Pour Seidman : « L’importance de la résistance [au travail] dans deux villes européennes majeures durant la quatrième décennie du XXe siècle nous montre que les refus du travail ne doivent pas être relégués à des comportements d’une classe ouvrière « arriérée » ou « archaïque » […] on peut interpréter la résistance elle-même comme indiquant une utopie ouvrière dans laquelle le travail salarié serait réduit à son minimum. ».
Et il précise ainsi ses conclusions en fin d’ouvrage : « Ainsi l’analyse des résistances contribue à la compréhension d’une fonction clé de l’État dans les sociétés industrielles, et mène à la conclusion que l’une des fonctions les plus vitales de l’État consiste à faire travailler les travailleurs. (…) Le développement et l’utilisation du pouvoir d’État à Barcelone et Paris durant les fronts populaires ont amené le doute sur la promesse des utopistes du lieu de travail, à savoir que dans le socialisme ou le communisme libertaire, l’État disparaîtrait. En acceptant le travail sans le critiquer, avec la croyance qu’il procure du sens aux ouvriers, les utopistes productivistes ont conclu que l’État serait superflu lorsque les travailleurs auraient pris le contrôle des forces productives. Toutefois l’expérience historique réelle de la gauche au pouvoir à Paris et Barcelone met en cause une telle vision. En dépit de la présence au gouvernement des partis et syndicats de la classe ouvrière, les ouvriers ont continué de résister aux contraintes de l’espace et du temps du travail, provoquant ainsi l’intervention de l’État pour accroître la production. Les historiens pourraient conclure que l’État pourra être aboli seulement lorsque l’utopie cybernétique de Lafargue sera réalisée ».

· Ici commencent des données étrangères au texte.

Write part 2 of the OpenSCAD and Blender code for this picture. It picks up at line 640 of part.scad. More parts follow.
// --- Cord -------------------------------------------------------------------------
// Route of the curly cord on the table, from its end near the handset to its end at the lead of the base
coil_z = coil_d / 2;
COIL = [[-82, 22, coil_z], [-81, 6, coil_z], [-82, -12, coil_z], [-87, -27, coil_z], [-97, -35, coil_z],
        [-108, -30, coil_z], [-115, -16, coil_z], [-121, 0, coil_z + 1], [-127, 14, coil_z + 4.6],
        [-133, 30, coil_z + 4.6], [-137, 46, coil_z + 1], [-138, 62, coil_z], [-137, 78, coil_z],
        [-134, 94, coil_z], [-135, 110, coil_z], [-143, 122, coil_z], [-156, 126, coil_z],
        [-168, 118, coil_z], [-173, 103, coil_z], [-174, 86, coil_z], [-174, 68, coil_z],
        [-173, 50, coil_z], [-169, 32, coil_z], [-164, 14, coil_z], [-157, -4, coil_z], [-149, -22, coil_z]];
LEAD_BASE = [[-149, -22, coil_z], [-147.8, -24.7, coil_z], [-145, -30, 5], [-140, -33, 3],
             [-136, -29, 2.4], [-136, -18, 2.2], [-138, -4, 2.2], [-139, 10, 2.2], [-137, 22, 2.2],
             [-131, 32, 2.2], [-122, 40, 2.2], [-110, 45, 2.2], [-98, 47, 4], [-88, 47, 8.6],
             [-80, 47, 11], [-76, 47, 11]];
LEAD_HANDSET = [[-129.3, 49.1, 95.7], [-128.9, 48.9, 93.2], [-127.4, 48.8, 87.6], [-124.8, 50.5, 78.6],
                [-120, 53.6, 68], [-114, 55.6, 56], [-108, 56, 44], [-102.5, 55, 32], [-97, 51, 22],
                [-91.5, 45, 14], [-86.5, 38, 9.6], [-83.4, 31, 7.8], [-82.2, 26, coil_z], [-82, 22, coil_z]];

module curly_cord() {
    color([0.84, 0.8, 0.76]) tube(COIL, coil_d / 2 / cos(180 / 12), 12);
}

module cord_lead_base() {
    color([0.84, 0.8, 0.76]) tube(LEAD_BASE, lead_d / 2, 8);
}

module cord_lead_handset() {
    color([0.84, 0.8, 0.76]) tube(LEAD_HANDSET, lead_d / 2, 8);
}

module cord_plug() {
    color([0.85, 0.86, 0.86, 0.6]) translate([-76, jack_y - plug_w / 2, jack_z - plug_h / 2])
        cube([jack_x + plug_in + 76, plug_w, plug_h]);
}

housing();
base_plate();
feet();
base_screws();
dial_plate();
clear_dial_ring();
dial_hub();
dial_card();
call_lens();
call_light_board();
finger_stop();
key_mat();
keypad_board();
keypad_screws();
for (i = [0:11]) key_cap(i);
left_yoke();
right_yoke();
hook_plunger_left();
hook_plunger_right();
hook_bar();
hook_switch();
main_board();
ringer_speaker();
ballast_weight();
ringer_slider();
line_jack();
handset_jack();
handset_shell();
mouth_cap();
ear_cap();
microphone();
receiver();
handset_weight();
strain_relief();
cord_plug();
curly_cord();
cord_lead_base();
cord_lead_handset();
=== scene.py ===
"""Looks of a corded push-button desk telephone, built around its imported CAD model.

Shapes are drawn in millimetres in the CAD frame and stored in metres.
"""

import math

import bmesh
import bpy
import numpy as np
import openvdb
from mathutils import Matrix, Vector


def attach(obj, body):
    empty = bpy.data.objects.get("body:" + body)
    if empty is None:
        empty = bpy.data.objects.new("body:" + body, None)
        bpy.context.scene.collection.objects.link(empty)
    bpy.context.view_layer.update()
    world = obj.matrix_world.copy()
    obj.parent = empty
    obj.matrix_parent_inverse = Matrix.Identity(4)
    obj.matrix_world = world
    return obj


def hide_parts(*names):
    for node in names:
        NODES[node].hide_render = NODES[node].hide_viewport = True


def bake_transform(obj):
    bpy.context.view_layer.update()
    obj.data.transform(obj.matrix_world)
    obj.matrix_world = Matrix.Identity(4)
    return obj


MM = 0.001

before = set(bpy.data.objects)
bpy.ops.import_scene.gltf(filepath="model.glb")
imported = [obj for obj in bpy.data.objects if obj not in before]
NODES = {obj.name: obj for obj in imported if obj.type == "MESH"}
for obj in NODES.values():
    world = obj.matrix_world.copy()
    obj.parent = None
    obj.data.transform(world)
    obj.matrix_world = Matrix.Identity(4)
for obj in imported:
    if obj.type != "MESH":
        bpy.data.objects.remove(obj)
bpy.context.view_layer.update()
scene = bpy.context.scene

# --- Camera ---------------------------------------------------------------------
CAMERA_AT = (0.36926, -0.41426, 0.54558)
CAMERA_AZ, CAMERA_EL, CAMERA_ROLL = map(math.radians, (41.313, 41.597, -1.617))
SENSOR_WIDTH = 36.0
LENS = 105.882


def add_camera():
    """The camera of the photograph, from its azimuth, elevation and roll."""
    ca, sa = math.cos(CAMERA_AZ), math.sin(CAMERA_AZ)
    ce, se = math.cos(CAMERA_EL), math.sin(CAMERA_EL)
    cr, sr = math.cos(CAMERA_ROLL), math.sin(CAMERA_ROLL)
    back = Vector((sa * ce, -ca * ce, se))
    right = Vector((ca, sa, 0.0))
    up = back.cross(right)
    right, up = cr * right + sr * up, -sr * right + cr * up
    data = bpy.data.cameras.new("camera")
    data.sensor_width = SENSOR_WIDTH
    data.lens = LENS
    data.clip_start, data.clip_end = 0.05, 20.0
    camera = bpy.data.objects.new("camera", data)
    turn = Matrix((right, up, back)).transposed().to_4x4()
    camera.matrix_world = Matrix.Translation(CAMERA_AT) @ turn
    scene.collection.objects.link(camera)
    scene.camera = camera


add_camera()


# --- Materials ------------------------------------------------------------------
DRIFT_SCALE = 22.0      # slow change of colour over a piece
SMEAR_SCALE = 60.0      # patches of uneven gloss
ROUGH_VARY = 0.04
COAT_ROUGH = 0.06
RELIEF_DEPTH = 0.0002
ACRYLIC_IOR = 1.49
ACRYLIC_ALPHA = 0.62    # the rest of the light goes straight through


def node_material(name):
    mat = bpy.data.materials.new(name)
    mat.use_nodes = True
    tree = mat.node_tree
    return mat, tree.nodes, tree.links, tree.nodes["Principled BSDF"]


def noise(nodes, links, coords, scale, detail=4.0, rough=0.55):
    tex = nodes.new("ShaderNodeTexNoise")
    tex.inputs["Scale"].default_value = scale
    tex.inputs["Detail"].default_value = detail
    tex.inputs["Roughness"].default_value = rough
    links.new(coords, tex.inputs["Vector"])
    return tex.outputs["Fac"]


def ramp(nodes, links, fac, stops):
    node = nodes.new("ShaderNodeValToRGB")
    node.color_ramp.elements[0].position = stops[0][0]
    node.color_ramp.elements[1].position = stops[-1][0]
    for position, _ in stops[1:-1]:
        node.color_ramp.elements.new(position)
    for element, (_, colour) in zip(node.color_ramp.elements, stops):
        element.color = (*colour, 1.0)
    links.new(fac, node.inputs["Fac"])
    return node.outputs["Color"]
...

Selon nous Seidman a parfaitement raison de souligner que l’adoption insuffisamment critique du mode capitaliste d’organisation et de direction du travail ne pouvait qu’entrer en contradiction avec les conceptions démocratiques du mouvement ouvrier. Cependant son explication de cette faiblesse du mouvement ouvrier classique et les conclusions qu’il en tire sont selon nous insuffisantes et problématiques.

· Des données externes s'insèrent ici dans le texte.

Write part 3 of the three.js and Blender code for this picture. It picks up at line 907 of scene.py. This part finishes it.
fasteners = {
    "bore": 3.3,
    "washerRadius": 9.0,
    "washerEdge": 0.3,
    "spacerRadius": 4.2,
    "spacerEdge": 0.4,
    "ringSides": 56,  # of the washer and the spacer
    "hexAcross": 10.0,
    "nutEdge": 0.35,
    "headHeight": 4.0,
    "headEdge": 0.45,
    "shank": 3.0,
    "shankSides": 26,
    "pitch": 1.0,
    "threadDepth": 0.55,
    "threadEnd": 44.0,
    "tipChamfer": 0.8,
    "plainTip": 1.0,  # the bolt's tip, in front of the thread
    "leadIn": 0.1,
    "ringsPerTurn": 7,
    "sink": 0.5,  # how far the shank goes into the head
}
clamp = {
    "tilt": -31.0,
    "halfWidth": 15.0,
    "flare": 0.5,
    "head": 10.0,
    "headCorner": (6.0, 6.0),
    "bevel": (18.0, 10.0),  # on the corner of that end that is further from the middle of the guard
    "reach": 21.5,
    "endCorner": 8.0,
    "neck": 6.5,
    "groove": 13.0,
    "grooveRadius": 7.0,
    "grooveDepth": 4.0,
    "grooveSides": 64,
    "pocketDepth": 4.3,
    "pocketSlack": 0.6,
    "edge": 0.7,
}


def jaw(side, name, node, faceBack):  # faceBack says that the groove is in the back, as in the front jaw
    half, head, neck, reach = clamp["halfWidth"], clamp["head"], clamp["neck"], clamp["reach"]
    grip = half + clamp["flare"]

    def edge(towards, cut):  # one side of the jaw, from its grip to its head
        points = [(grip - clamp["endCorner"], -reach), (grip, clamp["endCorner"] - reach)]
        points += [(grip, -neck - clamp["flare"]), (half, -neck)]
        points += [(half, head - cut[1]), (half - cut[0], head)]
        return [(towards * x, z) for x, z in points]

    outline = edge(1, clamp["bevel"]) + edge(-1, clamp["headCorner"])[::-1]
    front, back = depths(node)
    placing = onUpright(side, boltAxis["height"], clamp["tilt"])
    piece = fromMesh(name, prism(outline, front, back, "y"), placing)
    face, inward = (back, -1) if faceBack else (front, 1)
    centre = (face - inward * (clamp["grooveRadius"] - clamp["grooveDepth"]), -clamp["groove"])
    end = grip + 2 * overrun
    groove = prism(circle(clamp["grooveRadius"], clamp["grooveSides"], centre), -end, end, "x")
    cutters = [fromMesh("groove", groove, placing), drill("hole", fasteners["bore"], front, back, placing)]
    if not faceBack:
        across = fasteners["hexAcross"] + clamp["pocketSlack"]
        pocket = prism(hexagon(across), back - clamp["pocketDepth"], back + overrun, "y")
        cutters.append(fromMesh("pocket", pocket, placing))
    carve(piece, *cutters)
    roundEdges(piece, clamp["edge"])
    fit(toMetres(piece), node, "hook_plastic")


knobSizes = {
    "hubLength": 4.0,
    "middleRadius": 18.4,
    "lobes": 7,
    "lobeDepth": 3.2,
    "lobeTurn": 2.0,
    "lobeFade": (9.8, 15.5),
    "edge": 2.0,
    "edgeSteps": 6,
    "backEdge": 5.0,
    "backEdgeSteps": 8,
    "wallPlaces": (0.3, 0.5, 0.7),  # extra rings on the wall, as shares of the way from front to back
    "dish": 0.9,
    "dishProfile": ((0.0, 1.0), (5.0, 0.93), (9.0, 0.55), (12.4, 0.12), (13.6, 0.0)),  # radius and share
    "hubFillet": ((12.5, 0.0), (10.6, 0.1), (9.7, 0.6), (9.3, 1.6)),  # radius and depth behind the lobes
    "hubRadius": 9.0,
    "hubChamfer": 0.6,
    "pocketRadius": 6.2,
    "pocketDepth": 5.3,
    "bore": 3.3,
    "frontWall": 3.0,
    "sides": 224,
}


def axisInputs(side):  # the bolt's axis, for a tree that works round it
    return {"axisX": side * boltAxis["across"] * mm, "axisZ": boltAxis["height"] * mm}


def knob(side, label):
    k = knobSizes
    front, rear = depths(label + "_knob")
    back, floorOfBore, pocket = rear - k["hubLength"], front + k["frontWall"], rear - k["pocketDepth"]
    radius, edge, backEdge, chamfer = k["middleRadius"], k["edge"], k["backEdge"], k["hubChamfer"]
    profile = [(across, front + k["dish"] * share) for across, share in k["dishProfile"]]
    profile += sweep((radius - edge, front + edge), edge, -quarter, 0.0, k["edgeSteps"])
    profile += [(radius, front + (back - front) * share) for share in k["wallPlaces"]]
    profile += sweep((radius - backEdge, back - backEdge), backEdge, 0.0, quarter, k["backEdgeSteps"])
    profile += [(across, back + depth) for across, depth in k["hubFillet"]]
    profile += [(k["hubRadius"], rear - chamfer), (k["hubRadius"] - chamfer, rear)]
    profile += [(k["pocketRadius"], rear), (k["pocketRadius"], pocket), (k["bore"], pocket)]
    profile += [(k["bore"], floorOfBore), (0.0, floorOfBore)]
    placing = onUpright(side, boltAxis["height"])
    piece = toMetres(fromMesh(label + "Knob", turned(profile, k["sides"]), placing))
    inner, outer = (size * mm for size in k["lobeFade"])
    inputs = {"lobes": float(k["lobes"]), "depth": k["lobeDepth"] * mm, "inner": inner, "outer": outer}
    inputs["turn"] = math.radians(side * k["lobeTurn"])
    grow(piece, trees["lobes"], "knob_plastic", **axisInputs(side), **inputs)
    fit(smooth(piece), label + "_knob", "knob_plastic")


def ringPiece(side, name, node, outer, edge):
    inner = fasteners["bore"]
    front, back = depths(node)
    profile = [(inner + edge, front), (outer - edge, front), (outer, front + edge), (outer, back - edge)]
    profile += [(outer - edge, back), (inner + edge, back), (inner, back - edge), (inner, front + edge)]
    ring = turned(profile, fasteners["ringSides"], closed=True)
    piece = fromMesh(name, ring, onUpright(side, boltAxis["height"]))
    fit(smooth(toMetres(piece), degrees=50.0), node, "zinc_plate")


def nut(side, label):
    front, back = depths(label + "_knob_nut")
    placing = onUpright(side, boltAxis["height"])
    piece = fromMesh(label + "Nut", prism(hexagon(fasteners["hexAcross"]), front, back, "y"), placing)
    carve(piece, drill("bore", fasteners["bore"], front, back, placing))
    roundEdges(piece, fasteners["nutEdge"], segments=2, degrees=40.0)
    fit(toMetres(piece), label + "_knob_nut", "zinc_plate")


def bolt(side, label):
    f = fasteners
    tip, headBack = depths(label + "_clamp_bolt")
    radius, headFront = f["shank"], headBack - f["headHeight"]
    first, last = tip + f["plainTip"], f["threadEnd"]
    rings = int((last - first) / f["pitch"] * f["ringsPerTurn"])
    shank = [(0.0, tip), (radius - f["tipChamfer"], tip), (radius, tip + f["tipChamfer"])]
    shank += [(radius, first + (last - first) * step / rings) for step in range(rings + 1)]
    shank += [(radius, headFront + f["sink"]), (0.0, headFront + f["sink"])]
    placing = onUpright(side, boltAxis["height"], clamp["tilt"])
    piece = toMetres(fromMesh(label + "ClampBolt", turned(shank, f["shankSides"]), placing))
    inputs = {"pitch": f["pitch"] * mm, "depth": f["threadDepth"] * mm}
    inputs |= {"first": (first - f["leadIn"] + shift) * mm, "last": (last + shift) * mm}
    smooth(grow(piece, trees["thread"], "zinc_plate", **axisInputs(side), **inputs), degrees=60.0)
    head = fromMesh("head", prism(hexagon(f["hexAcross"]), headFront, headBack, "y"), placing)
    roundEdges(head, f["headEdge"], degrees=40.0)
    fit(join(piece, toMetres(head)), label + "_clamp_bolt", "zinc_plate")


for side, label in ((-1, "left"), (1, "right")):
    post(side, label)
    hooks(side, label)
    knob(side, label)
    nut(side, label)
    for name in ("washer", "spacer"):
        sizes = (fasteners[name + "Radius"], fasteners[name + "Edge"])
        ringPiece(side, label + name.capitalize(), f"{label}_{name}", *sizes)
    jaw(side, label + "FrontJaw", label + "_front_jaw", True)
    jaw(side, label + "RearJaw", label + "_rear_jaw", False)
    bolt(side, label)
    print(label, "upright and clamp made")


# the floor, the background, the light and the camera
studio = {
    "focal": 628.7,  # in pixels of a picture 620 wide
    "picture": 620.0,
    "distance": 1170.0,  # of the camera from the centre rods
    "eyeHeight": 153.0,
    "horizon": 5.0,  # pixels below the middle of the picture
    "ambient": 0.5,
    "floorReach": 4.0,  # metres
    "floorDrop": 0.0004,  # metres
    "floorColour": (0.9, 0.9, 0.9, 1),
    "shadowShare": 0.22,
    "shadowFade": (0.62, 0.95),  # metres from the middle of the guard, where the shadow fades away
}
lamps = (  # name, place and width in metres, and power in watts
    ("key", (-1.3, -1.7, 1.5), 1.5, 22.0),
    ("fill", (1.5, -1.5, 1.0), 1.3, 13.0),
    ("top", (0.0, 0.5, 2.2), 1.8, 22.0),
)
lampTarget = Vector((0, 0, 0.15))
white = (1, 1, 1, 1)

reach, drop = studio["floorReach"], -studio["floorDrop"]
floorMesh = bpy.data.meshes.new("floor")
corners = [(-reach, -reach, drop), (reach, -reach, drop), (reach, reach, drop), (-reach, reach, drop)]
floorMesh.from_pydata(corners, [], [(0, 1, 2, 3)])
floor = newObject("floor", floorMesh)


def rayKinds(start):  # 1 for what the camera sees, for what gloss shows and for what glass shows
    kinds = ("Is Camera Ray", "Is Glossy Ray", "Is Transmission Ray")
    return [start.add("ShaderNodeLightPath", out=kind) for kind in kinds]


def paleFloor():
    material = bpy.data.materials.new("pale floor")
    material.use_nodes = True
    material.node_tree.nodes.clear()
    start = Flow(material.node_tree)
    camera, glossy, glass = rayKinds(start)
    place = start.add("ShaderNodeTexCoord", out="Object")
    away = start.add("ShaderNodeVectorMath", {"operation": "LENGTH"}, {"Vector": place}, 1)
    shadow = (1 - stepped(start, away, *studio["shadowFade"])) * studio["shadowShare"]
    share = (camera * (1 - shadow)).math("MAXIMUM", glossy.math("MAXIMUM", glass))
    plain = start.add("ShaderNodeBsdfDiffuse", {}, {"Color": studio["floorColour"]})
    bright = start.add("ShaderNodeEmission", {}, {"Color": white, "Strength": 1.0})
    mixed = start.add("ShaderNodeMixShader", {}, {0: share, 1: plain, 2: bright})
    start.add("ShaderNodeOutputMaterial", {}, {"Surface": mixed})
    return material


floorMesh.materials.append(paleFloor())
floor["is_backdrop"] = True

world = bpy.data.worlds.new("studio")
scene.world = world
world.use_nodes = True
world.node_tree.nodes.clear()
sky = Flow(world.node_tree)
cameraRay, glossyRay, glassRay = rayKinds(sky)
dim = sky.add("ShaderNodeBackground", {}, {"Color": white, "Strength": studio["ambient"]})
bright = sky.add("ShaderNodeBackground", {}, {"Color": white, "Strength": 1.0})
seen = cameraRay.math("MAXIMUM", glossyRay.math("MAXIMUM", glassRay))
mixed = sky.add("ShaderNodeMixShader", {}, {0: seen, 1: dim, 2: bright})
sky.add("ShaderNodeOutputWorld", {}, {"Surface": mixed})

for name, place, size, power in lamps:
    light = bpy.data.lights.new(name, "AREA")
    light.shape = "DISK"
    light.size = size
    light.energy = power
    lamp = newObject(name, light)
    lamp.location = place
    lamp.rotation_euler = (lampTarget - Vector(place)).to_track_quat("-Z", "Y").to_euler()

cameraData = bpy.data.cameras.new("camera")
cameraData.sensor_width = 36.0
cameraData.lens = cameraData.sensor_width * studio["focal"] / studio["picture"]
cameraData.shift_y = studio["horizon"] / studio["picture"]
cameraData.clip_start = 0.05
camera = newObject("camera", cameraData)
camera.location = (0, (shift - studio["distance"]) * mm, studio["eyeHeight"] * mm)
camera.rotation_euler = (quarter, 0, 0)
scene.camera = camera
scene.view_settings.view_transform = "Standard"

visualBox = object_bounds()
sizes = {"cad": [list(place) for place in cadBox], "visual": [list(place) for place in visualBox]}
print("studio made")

Pour lui c’est la reprise trop peu critique de l’idéologie des lumières sur la question du travail qui expliquerait la faiblesse des organisations ouvrières sur cette question. C’est sans doute en partie vrai, mais n’est qu’une explication partielle qui passe selon nous à côté de l’essentiel. Une critique conséquente du travail impliquerait de comprendre les relations nouées dans le procès de travail comme soumis à ce que l’on peut appeler le fétichisme du capital, la tendance qu’ont les relations capitalistes à apparaître comme un fait naturel. En effet la productivité du travail combiné des travailleurs, rassemblés et dirigés par le capital, apparaissant comme productivité du capital lui-même, les dirigeants qui incarnent le pouvoir de commandement du capital et l’organisation du travail qu’ils imposent apparaissent eux aussi comme nécessaires à cette productivité. Aussi, lorsque les organisations ouvrières à Paris et à Barcelone ne mettent pas en œuvre une critique théorique et pratique de ce fétichisme, elles se condamnent à jouer ce rôle d’incarnation d’une direction du travail qui reproduit la subordination des travailleurs et leur situation de prolétaires, prise dans la reproduction générale du capital. Ce fétichisme n’a pas une existence seulement idéologique. Il se concrétise en des rapports de classes, dans des contradictions propres à la reproduction des rapports capitalistes et dans lesquels est imbriqué le mouvement ouvrier. Ce qui explique une pratique contradictoire du prolétariat et de ses organisations, participant à la fois de la contestation et de la reproduction des rapports capitalistes. Les fronts populaires en France et en Espagne, chacun à leur façon, sont deux exemples de réalisations historiques de cette activité contradictoire du prolétariat. Activité qui est d’une certaine manière contre le capital mais en participant de sa reproduction lorsque ce dernier n’est pas surmonté comme fétichisme se réalisant concrètement dans le procès de production (et dans les autres moments du mouvement d’ensemble de reproduction du Capital).

Échouant à éclairer sa description concrète des rapports de classes par une analyse qui l’intègre à une conception plus globale du mode de reproduction des rapports capitalistes, Seidman en est réduit à traiter de la critique du travail en opposant à une utopie productiviste glorifiant le travail une autre utopie de la libération du travail par la seule mécanisation.